CDE example jobs and sample data

Cloudera Data Engineering provides a suite of example jobs that operate on example data to showcase its core capabilities and make the onboarding easier. The example jobs are a combination of Spark and Airflow jobs, which include scenarios such as reading and writing from object storage, running an Airflow DAG, and expanding on Python capabilities with custom virtual environments. Once loaded, these jobs can be run on demand or scheduled. The sample data will be loaded into the environment's default Data Lake location.

In Cloudera Data Engineering (CDE), jobs are associated with virtual clusters. Before you can create a job, you must register a CDP environment and Data Lake, and create a CDE Service and virtual cluster.
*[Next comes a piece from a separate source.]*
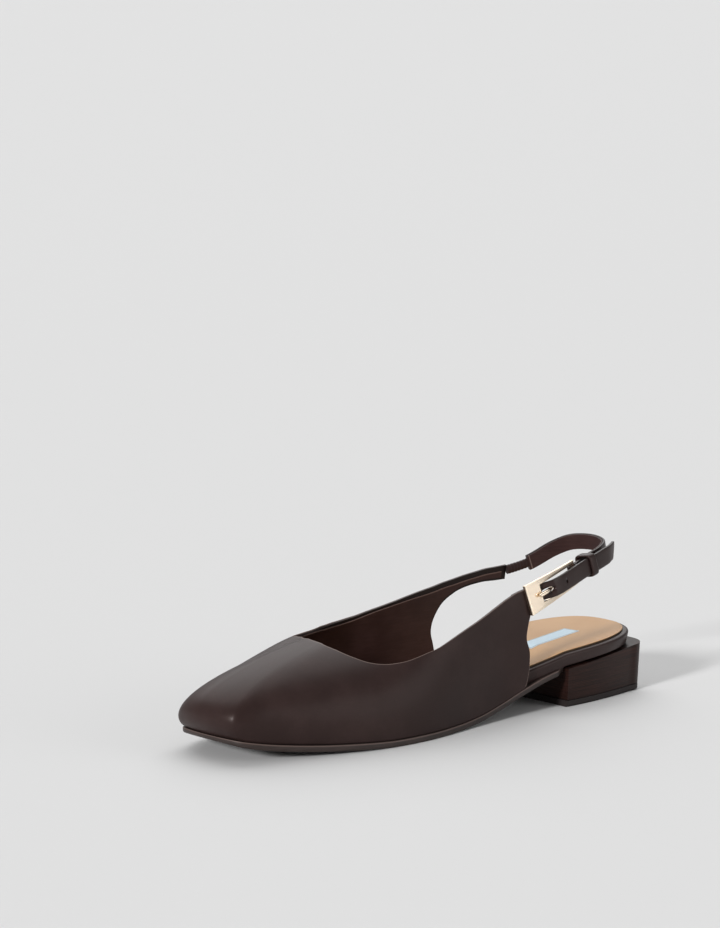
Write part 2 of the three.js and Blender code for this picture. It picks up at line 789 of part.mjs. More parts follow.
// Middle of the strap's thickness, from the fold round the bar down to inside the sling's face.
function strapMiddle(place) {
  const drop = THREE.MathUtils.smoothstep(place, strapStart, strapStart + strapDrop);
  return barOut - (barOut + strapThickness / 2) * drop;
}

function makeBuckleFrame() {
  const low = fit;
  const high = fit + frameThickness;
  const outerHalf = place => (buckleFront + (buckleRear - buckleFront) * place / buckleLength) / 2;
  const windowEnd = buckleLength - barThickness;
  const innerHalf = place => {
    const share = (place - plateDepth) / (windowEnd - plateDepth);
    return (windowFront + (windowRear - windowFront) * share) / 2;
  };
  const shares = spread(0, 1, 8);
  const rail = sign => share => {
    const outerAt = buckleLength * share;
    const innerAt = plateDepth + (windowEnd - plateDepth) * share;
    return [[outerAt, sign * outerHalf(outerAt)], [innerAt, sign * innerHalf(innerAt)]];
  };
  const rows = [...shares.map(rail(1)), ...shares.slice().reverse().map(rail(-1))];
  return facingOut(loftSolid(rows.map(([outside, inside]) => [
    slingPoint(outside[0], outside[1], low),
    slingPoint(outside[0], outside[1], high),
    slingPoint(inside[0], inside[1], high),
    slingPoint(inside[0], inside[1], low),
  ]), true));
}

function makeProng() {
  const sides = 8;
  const radius = prongThickness / 2;
  const tipOut = fit + frameThickness + fit + radius;
  const collarInner = barThickness / 2 * Math.SQRT2 + fit;
  const collarOuter = collarInner + collarWall;
  const start = barAt - (collarInner + collarOuter) / 2;
  const places = [...spread(start, prongReach + radius, 14), prongReach + radius / 2, prongReach];
  const bend = prongHoleAt - prongSlotLength / 2;
  const pin = facingOut(loftSolid(places.map((place, index) => {
    const out = tipOut + (barOut - tipOut) * THREE.MathUtils.smoothstep(place, bend, bend + prongRise);
    const size = radius * [1, 0.8, 0.35][Math.max(0, index - places.length + 3)];
    return spread(0, 1, sides).slice(0, -1).map(part => {
      const turn = 2 * Math.PI * part;
      return slingPoint(place, size * Math.cos(turn), out + size * Math.sin(turn));
    });
  })));
  const collar = crossTube(barAt, barOut, collarOuter, -collarWidth / 2, collarWidth / 2);
  const bore = crossTube(barAt, barOut, collarInner, -collarWidth, collarWidth);
  return toGeometry(toManifold(collar).add(toManifold(pin)).subtract(toManifold(bore)));
}

function makeSlingStrap() {
  const loopInner = barThickness / 2 * Math.SQRT2 + fit;
  const loopOuter = loopInner + loopWall;
  const places = spread(strapStart, slingEnd - elasticLength, 46);
  const band = strip(places, () => strapWidth, strapMiddle, strapThickness);
  const half = Math.min(strapWidth / 2 - stripChamfer, windowRear / 2 - fit);
  const room = collarWidth / 2 + fit;
  const loop = toManifold(crossTube(barAt, barOut, loopOuter, -half, half));
  const bore = toManifold(crossTube(barAt, barOut, loopInner, -strapWidth, strapWidth));
  const prongRoom = toManifold(crossTube(barAt, barOut, loopOuter + fit, -room, room));
  return toGeometry(toManifold(band).add(loop).subtract(bore).subtract(prongRoom));
}

function makeKeeper() {
  const tabOut = place => atPlace(tabRise, 1, place) + tabThickness / 2;
  const shapes = [keeperAt, keeperAt + keeperWidth].map(place => ({
    place,
    low: strapMiddle(place) - strapThickness / 2 - fit,
    high: tabOut(place) + fit,
    half: Math.max(strapWidth, tabWidth) / 2 + fit,
  }));
  const cut = keeperChamfer;
  const ring = ({ place, low, high, half }, grow) => [
    [half + grow, high - cut], [half - cut, high + grow],
    [-half + cut, high + grow], [-half - grow, high - cut],
    [-half - grow, low + cut], [-half + cut, low - grow],
    [half - cut, low - grow], [half + grow, low + cut],
  ].map(([across, out]) => slingPoint(place, across, out));
  const loops = [
    ring(shapes[0], 0), ring(shapes[0], keeperThickness),
    ring(shapes[1], keeperThickness), ring(shapes[1], 0),
  ];
  return facingOut(loftSolid(loops, true));
}

function makeElastic() {
  const start = slingEnd - elasticLength + fit;
  const end = slingEnd - 2 * fit;
  const sides = 12;
  const places = spread(start, end, 4 * elasticPleats);
  return facingOut(loftSolid(places.map((place, index) => {
    const swell = elasticPleatDepth * Math.cos(Math.PI * index / 2);
    return spread(0, 1, sides).slice(0, -1).map(share => {
      const turn = 2 * Math.PI * share;
      const across = (elasticHeight / 2 + swell) * Math.cos(turn);
      const out = -upperWall / 2 + (elasticThickness / 2 + swell) * Math.sin(turn);
      return slingPoint(place, across, out);
    });
  })));
}

// Assembly

const colours = {
  leather: new THREE.MeshStandardMaterial({ color: 0x2e2422, roughness: 0.45, metalness: 0 }),
  sole: new THREE.MeshStandardMaterial({ color: 0x241b18, roughness: 0.6, metalness: 0 }),
  heel: new THREE.MeshStandardMaterial({ color: 0x2c1a15, roughness: 0.5, metalness: 0 }),
  lift: new THREE.MeshStandardMaterial({ color: 0x171311, roughness: 0.75, metalness: 0 }),
  sock: new THREE.MeshStandardMaterial({ color: 0xb78a58, roughness: 0.6, metalness: 0 }),
  gold: new THREE.MeshStandardMaterial({ color: 0xd9b982, roughness: 0.2, metalness: 1 }),
};

const shoe = new THREE.Group();
shoe.position.x = -heelLength / 2;

function addPiece(name, geometry, material) {
  const mesh = new THREE.Mesh(facingOut(geometry), material.clone());
  mesh.name = name;
  shoe.add(mesh);
}

addPiece('outsole', makeOutsole(), colours.sole);
addPiece('heel_block', makeHeelBlock(), colours.heel);
addPiece('top_lift', makeTopLift(), colours.lift);
addPiece('footbed', makeFootbed(), colours.leather);
addPiece('sock', makeSock(), colours.sock);
addPiece('upper', makeUpper(), colours.leather);
addPiece('elastic_link', makeElastic(), colours.leather);
addPiece('sling_strap', makeSlingStrap(), colours.leather);
addPiece('keeper_loop', makeKeeper(), colours.leather);
addPiece('buckle_frame', makeBuckleFrame(), colours.gold);
addPiece('buckle_prong', makeProng(), colours.gold);

const part = new THREE.Group();
part.add(shoe);

export default part;
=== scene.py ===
"""Flat slingback shoe: the looks of its leather, lining, sole, heel and buckle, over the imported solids.

Shapes are worked out in millimetres from the back of the heel seat, x to the toe, y to the outer side
of a left foot and z up, and moved to the frame's metres as each mesh is made.
"""

import bmesh
import bpy
import numpy as np
from bpy.props import FloatProperty, FloatVectorProperty, PointerProperty
from mathutils import Matrix, Vector


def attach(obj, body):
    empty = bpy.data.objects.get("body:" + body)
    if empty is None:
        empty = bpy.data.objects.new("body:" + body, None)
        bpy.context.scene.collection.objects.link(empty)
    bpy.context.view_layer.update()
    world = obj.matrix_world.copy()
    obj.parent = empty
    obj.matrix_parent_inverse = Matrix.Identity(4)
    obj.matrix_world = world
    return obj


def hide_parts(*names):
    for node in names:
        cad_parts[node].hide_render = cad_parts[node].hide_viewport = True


bl_info = {
    "name": "Flat slingback shoe",
    "version": (1, 0, 0),
    "blender": (4, 5, 0),
    "location": "View3D > Sidebar > Shoe",
    "description": "Builds the leather, sole, heel and buckle of a flat slingback shoe on its packed solids",
    "category": "Add Mesh",
}

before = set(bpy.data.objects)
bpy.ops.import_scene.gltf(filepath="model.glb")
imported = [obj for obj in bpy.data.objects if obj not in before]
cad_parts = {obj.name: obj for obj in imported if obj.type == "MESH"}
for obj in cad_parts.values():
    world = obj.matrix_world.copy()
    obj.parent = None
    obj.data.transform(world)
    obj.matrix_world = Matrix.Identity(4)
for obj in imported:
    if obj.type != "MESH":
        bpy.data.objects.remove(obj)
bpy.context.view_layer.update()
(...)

For more information, see Environments, Enabling Cloudera Data Engineering service, and Creating virtual clusters .

Below is the description of the different example jobs:

  • example-load-data : this will load the sample data onto the environment data lake.
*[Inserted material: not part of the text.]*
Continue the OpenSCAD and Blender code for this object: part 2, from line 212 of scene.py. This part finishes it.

  • example-virtual-env: demonstrates CDE job configuration that utilizes Python Environment resource type to expand pyspark features via custom virtual env. This example adds pandas support.
  • example-resources: demonstrates CDE job configuration utilizing file-based resource type. Resources are mounted on Spark driver and executor pods. This example uses an input file as a data source for a word-count Spark app.
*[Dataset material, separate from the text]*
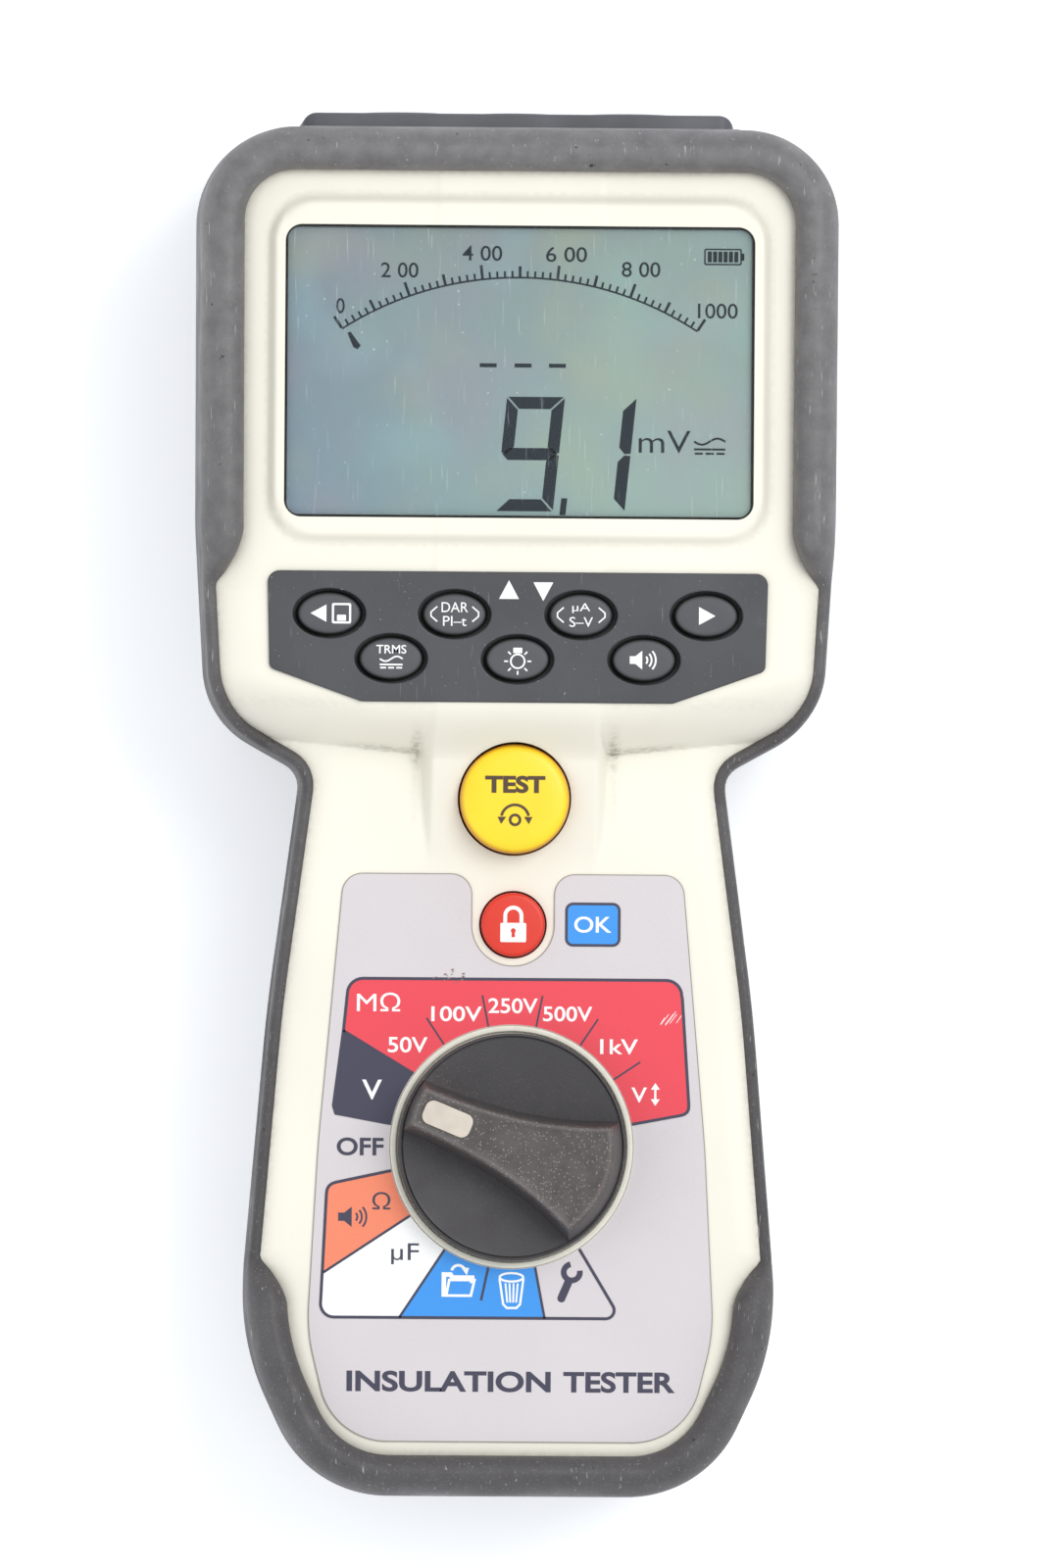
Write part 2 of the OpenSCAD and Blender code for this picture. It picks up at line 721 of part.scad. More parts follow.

  • example-resources-schedules: demonstrates scheduling functionality for Spark job in CDE. This example schedules a job to run at 5:04am UTC each day.
  • example-spark-pi: demonstrates how to define a CDE job. It runs a SparkPi using a scala example jar located on a s3 bucket.
  • example-cdeoperator: demonstrates job orchestration using Airflow. This example uses a custom CDE Operator to run two Spark jobs in sequence, mimicking a pipeline composed of data ingestion and data processing.
  • example-object-store: demonstrates how to access and write data to object store on different form factors: S3, ADLS, and HDFS. This example reads data already staged to object store and makes changes and then saves back the transformed data to object store.
  • example-iceberg: demonstrates support for iceberg table format. This example reads raw data from object store and saves data in iceberg table format and showcases iceberg metadata info, such as snapshots.
  1. In the Cloudera Data Platform (CDP) management console, click the Data Engineering tile and click Overview.
  2. In the CDE Services column, select the service containing the virtual cluster where you want to create the job.
  3. In the Virtual Clusters column on the right, click the View Jobs icon on the virtual cluster where you want to create the application.
  4. Select Load Example Jobs from the two options that appear.
  5. If you have existing jobs in the virtual cluster, click on the hamburger icon on the jobs page to Load Example Jobs.
  6. A dialog box appears explaining the example jobs and sample data. Click Confirm to load example jobs and sample data.
Example jobs will be loaded in the virtual cluster and sample data will be loaded in the environment’s Data Lake location.